Avec la guerre qui lui enlève son mari, Okane ne peut plus continuer à se couper du monde hostile dans une intimité autistique – comme le montre les nombreuses scènes où elle reste bloquée au seuil de sa maison, voire se réfugie à l’intérieur en se bouchant les oreilles. Elle doit passer la porte et accomplir son devoir personnel. "Saintement criminelle”, elle accepte les conséquences et part au tombeau soulagée.

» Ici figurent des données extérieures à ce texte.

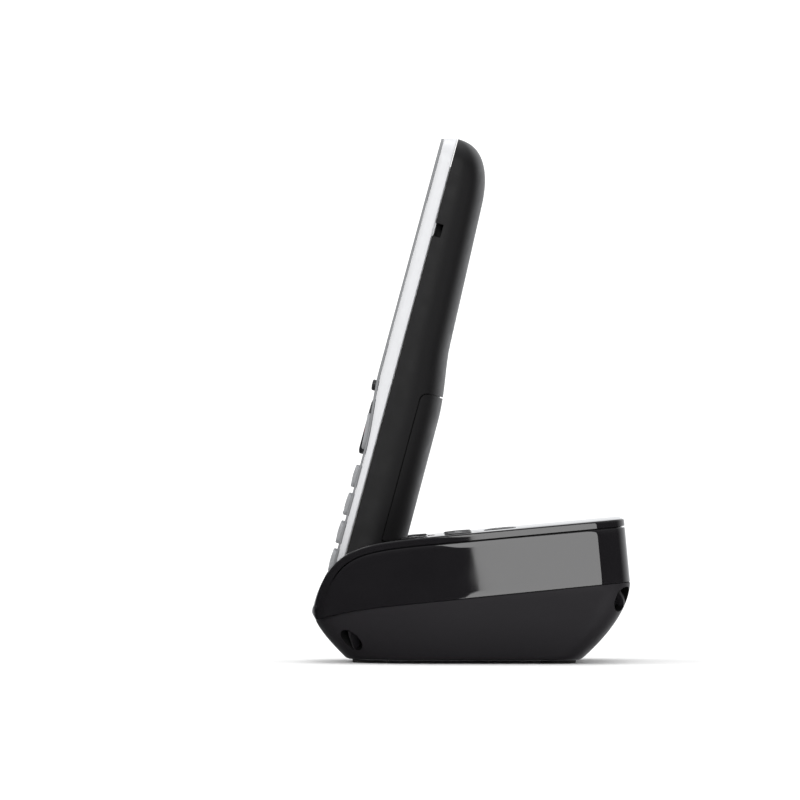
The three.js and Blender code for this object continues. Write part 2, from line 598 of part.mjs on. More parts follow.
function backShell() {
  const outer = backSolid(0, HAND.seamGap);
  const { half, low, high, floor, deckFront, ridge, ridgeTop, deckLow, deckHigh } = CELL_BAY;
  const deck = box(-30, 30, deckFront, 40, deckLow, deckHigh);
  let shell = outer.subtract(backSolid(HAND.wall, -3)).add(outer.intersect(deck));
  shell = shell.subtract(coverRegion(COVER.gap, COVER.topGap));
  const lip = box(-30, 30, floor, 40, COVER.lipLow, deckHigh);
  shell = shell.add(backSolid(COVER.lipInset, -3).intersect(lip));
  for (const x of [-half - ridge, half]) {
    shell = shell.add(box(x, x + ridge, floor, ridgeTop, deckLow + 1, deckHigh));
  }
  shell = shell.subtract(box(-half, half, floor, 40, low, high));
  for (const side of [-1, 1]) {
    const [near, far] = [side * (half + 1.4), side * 22];
    shell = shell.subtract(box(Math.min(near, far), Math.max(near, far), 0, 9, low + 4, 60));
    const { x, z, head, shank, headY, gap } = HANDSET_SCREW;
    shell = shell.subtract(rod(shank + gap, at(side * x, 0, z), at(side * x, 20, z), 10));
    shell = shell.subtract(rod(head + gap, at(side * x, headY - gap, z), at(side * x, 20, z), 14));
    const pad = CONTACT.x * side;
    shell = shell.subtract(box(pad - 2.5, pad + 2.5, CONTACT.y - 4.3, CONTACT.y + 4.3, -1, 3));
  }
  shell = shell.subtract(box(20, 30, -1, HEADSET.high, HEADSET.z - HEADSET.half, HEADSET.z + HEADSET.half));
  for (let i = -2; i <= 2; i += 1) {
    const slot = roundedRectangle(RINGER.slotLength, RINGER.slot, RINGER.slot / 2 - 0.05, 2);
    shell = shell.subtract(frontPrism(moved(slot, 0, RINGER.z + i * RINGER.pitch), 8, 30));
  }
  return mesh('handset_back_shell', shell, ...SATIN_BLACK);
}

function batteryCover() {
  const rebate = backSolid(COVER.rebateWall, -3).intersect(box(-30, 30, 0, 40, COVER.rebateLow, 80));
  const skin = backSolid(0, HAND.seamGap).subtract(backSolid(COVER.wall, -3)).subtract(rebate);
  return mesh('battery_cover', skin.intersect(coverRegion(0, 0)), ...SATIN_BLACK);
}

// Cuts the top end level with the table, so it slopes along the tilted handset.
function levelEnd(solid) {
  const endZ = (y) => HAND.length + y * HAND.endSlope;
  return solid.subtract(sidePrism([[-9, endZ(-9)], [3, endZ(3)], [3, 170], [-9, 170]].map(
    ([y, z]) => new THREE.Vector2(y, z),
  ), 30));
}

// The bright band round the sides, with a tongue inside the seam that keeps light and dust out.
function silverFrame() {
  const ring = frontPrism(handsetOutline(0), -9, -HAND.seamGap).subtract(
    frontPrism(handsetOutline(HAND.frameWall), -10, 1),
  );
  let frame = ring.intersect(frontLayer(() => -1, bandDepth));
  const { outer, inner, root, front, back, low, high } = TONGUE;
  for (const side of [-1, 1]) {
    const span = (a, b) => [Math.min(side * a, side * b), Math.max(side * a, side * b)];
    frame = frame.add(box(...span(inner, root), front, -HAND.seamGap, low, high));
    frame = frame.add(box(...span(inner, outer), front, back, low, high));
  }
  return mesh('silver_frame', levelEnd(frame), ...SILVER);
}

const WINDOW = { width: 40, low: 87, high: 137, corner: 2.5, gap: 0.25 };
const windowOutline = (extra) => moved(
  roundedRectangle(WINDOW.width + 2 * extra, WINDOW.high - WINDOW.low + 2 * extra, WINDOW.corner + extra),
  0,
  (WINDOW.low + WINDOW.high) / 2,
);
const EARPIECE = { z: 147.5, radius: 6.5, back: -0.9, slotWidth: 13, slotHeight: 1.8 };

const NUMBER_NAMES = ['1', '2', '3', '4', '5', '6', '7', '8', '9', 'star', '0', 'hash'];
const NUMBER_KEYS = NUMBER_NAMES.map((name, i) => ({
  name: `key_${name}`,
  x: ((i % 3) - 1) * NUMBER_KEY.pitchX,
  z: NUMBER_KEY.topRowZ - Math.floor(i / 3) * NUMBER_KEY.pitchZ,
  width: NUMBER_KEY.width,
  height: NUMBER_KEY.height,
  corner: KEY.corner,
  proud: KEY.numberProud,
  look: SILVER,
}));
const CALL_KEYS = [['key_talk', -1], ['key_end', 1]].map(([name, side]) => ({
  ...CALL_KEY, name, x: side * CALL_KEY.x, proud: KEY.callProud, look: SILVER,
}));
const SOFT_KEYS = [['key_soft_left', -1], ['key_soft_right', 1]].map(([name, side]) => ({
  ...SOFT_KEY, name, x: side * SOFT_KEY.x, proud: KEY.softProud, look: SATIN_BLACK,
}));
const HANDSET_KEYS = [...NUMBER_KEYS, ...CALL_KEYS, ...SOFT_KEYS];

const keyOutline = (key, extra) => moved(
  roundedRectangle(key.width + 2 * extra, key.height + 2 * extra, key.corner + extra),
  key.x,
  key.z,
);

// A key whose front follows the curve of the face.
function handsetKey(key) {
  const front = -faceDepth(key.z) - key.proud;
  const solid = frontPrism(keyOutline(key, 0), front, KEY.innerEnd);
  const geometry = geometryOf(solid);
  const position = geometry.attributes.position;
  for (let i = 0; i < position.count; i += 1) {
    const onFront = position.getY(i) < front + 0.01;
    if (onFront) position.setY(i, -faceDepth(position.getZ(i)) - key.proud);
  }
  return mesh(key.name, solidOf(geometry), ...key.look);
}

function navigationKey() {
  const { radius, z, proud } = NAV_KEY;
  const front = -faceDepth(z) - proud;
  const crown = [
    [0, 0.5], [radius * 0.42, 0.5], [radius * 0.5, 0.1], [radius * 0.75, -0.25],
    [radius * 0.94, 0], [radius, 0.5],
    [radius, KEY.innerEnd - front], [0, KEY.innerEnd - front],
  ].map(([r, depth]) => new THREE.Vector2(r, depth));
  const geometry = new THREE.LatheGeometry(crown, 28).translate(0, front, z);
  return mesh('key_navigation', solidOf(geometry), 0x161618, 0.25);
}

function frontPanel() {
  const plate = frontPrism(handsetOutline(0.05), -9, 0);
  let panel = plate.intersect(frontLayer((z) => bandDepth(z) + 0.15, faceDepth));
  for (const key of HANDSET_KEYS) {
    panel = panel.subtract(frontPrism(keyOutline(key, KEY.clearance), -9, 1));
  }
  panel = panel.subtract(rod(NAV_KEY.radius + 0.35, at(0, -9, NAV_KEY.z), at(0, 1, NAV_KEY.z), 28));
  panel = panel.subtract(frontPrism(windowOutline(WINDOW.gap), -9, 1));
  const slot = roundedRectangle(EARPIECE.slotWidth, EARPIECE.slotHeight, EARPIECE.slotHeight / 2 - 0.05);
  panel = panel.subtract(frontPrism(moved(slot, 0, EARPIECE.z), -9, 1));
  panel = panel.subtract(rod(0.6, at(0, -9, 4), at(0, 1, 4), 8));
  return mesh('front_panel', levelEnd(panel), 0x85878a, 0.4, 0.4);
}

const displayWindow = () => mesh(
  'display_window',
  frontPrism(windowOutline(0), -HAND.headFace + 0.05, -HAND.headBand - 0.15),
  0x0a0c10,
  0.05,
);
const displayModule = () => mesh('display_module', box(-21, 21, -3.6, -0.5, 85, 139.5), 0x3c4450, 0.4);
const keypadMat = () => mesh('keypad_mat', box(-22, 22, -0.6, 0.4, 5.5, 80), 0x9a9c9e, 0.8);

function handsetPcb() {
  const board = box(-21.5, 21.5, 0.75, 1.95, 6, 150);
  const { z, depth, right } = HEADSET;
  const notch = box(right - depth - 0.4, 30, 0, 3, z - 4.2, z + 4.2);
  return mesh('handset_pcb', board.subtract(notch), 0x1e5a38, 0.5);
}

function headsetSocket() {
  const { z, half, low, high, depth, right } = HEADSET;
  const body = box(right - depth, right, low - 0.1, high + 1.2, z - half - 1.4, z + half + 1.4);
  return mesh('headset_socket', body.subtract(
    box(right - depth + 2, right + 1, low + 0.4, high, z - half, z + half),
  ), 0x0c0c0d, 0.6);
}

function disc(name, radius, z, front, back, look, segments = 20) {
  return mesh(name, rod(radius, at(0, front, z), at(0, back, z), segments), ...look);
}
const earpiece = () => disc('earpiece', EARPIECE.radius, EARPIECE.z, -3.6, EARPIECE.back, [0x4a4a4c, 0.5]);
const ringer = () => disc('ringer_speaker', RINGER.radius, RINGER.z, RINGER.y, RINGER.y + RINGER.thickness,
  [0x3a3a3c, 0.6]);
const microphone = () => disc('microphone', 2.8, 11, 2.2, 4.1, [0x8a8a8c, 0.4, 0.8], 14);

function batteryCell(side) {
  const { radius, length, x, y, bottom } = CELL;
  const profile = [
    [0, 0], [radius - 0.4, 0], [radius, 0.4], [radius, length - 1.6], [radius - 0.4, length - 1.2],
    [1.9, length - 1.2], [1.9, length], [0, length],
  ].map(([r, z]) => new THREE.Vector2(r, z));
  const geometry = new THREE.LatheGeometry(profile, 20).rotateX(Math.PI / 2);
  if (side > 0) geometry.rotateX(Math.PI).translate(0, 0, length);
  geometry.translate(side * x, y, bottom);
  return mesh(`battery_cell_${side < 0 ? 'left' : 'right'}`, solidOf(geometry), 0x3f7f4c, 0.35);
}

const batteryLink = () => mesh('battery_link', box(-10, 10, 7.5, 15.5, 25.3, 26.1), ...METAL);

function handsetScrew(side) {
  const { x, z, head, shank, headY, tipY } = HANDSET_SCREW;
  const solid = rod(head, at(side * x, headY, z), at(side * x, headY + 1.3, z), 12).add(
    rod(shank, at(side * x, tipY, z), at(side * x, headY + 1, z), 10),
  );
  return mesh(`handset_screw_${side < 0 ? 'left' : 'right'}`, solid, ...METAL);
}

// ---- Assembly ----
const phone = new THREE.Group();
phone.add(lowerHousing(), upperHousing(), topCover(), cradleTray());
phone.add(loudspeaker(), lineSocket(), powerSocket());
phone.add(...FEET.map(foot), ...BASE_SCREWS.map(baseScrew));

const topGroup = new THREE.Group();
topGroup.position.set(0, 0, topZ(0));
topGroup.rotation.x = BASE.topSlope;
topGroup.add(...BASE_KEYS.map(baseKey), messageLight(), baseKeyMat(), basePcb());
phone.add(topGroup);

const handset = new THREE.Group();
handset.position.copy(HANDSET_FOOT);
handset.rotation.x = -TILT;
handset.add(backShell(), batteryCover(), silverFrame(), frontPanel(), displayWindow(), displayModule());
handset.add(...HANDSET_KEYS.map(handsetKey), navigationKey(), keypadMat(), handsetPcb(), headsetSocket());
handset.add(earpiece(), ringer(), microphone(), batteryLink());
for (const side of [-1, 1]) {
  const contact = mesh(`charge_contact_${side < 0 ? 'left' : 'right'}`, contactSolid(side, 0), ...METAL);
  handset.add(contact, chargePad(side), batteryCell(side), handsetScrew(side));
}
phone.add(handset);

export default phone;
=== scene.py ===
"""Cordless telephone in its charging base: the visible shells, keys and materials around the CAD frame.

Lengths in this script are millimetres until a mesh is made; MM turns them into metres. The handset is
built along its own axis (x across, y from front to back with 0 on the casing seam, z up from its bottom
end) and then placed.
"""
import math

import bmesh
import bpy
import numpy as np
from mathutils import Matrix, Vector


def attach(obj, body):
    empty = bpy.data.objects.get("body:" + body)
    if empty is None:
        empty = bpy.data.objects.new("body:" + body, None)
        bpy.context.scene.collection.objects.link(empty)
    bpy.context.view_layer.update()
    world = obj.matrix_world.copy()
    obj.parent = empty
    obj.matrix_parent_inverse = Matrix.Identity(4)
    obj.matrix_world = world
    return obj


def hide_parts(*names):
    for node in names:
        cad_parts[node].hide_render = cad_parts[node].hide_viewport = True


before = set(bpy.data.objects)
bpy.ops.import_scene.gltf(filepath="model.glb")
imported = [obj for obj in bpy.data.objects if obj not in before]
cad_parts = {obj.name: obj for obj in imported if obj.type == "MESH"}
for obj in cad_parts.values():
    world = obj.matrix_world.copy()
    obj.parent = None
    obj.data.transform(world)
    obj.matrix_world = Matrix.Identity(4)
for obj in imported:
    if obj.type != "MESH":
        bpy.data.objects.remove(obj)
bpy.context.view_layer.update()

MM = 0.001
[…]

Après son point culminant et désespéré, la nouvelle de Genjirō Yoshida conclue sur le suicide différé et solitaire des époux. Alors que dans cette adaptation, Shindō et Masumura reprennent la métaphore sexuelle de Créon “Il est bien d’autres champs ailleurs à labourer !” : Okane reste sur son champ qu’elle travaille à la houe sous le soleil, son mari assis sur le côté “l'observant.” Qu'importe le regard des autres, ce sont des aveugles semble vouloir dire cette nouvelle fin sous l’influence de l’apaisé Œdipe à Colonne.